Directional Solidification of Al-Si-Ti Irregular Ternary Eutectic Alloy and Thermophysical Properties

Abstract

Directional solidification of Al–11.75 wt pct Si–2.15 wt pct Ti irregular eutectic alloy which has an 843.83 K melting point, was done with different growth rates (V = 8.51 to 2065.18 µm s−1) at a temperature gradient (G) of 8.36 K mm−1 using Bridgman-type directional solidification apparatus (BTDSA). Scanning electron microscopy (SEM)—Energy dispersive X-ray (EDX) and X-ray diffraction (XRD) were used to characterize all phases forming the alloy. The average values of interflake spacing (λT) were measured from transverse sections of the directionally solidified samples with standard techniques. The dependency of λT was experimentally obtained using linear regression analysis for low, high, and all growth rates.
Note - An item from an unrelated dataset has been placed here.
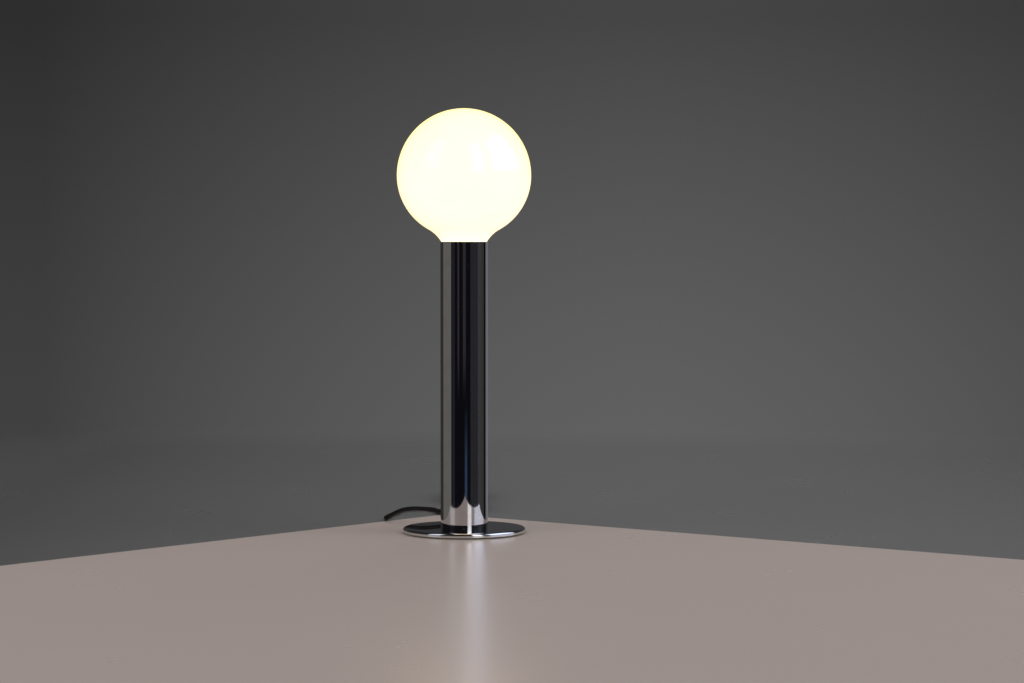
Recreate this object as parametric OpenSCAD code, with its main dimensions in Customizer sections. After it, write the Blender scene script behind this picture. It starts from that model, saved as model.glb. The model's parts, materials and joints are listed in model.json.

It was observed that the λT values tended to decrease with increasing V values; therefore, the interflake structures came closer. The fusion enthalpy (ΔHf) and specific heat difference between solid and liquid (ΔCp) for the Al–Si–Ti eutectic alloy were found as 376.12 J g−1and 0.659 J g−1 K−1, respectively, by the differential scanning calorimetry (DSC). All results obtained in the present work were compared with the eutectic theory and the Al-based similar experimental results in the literature.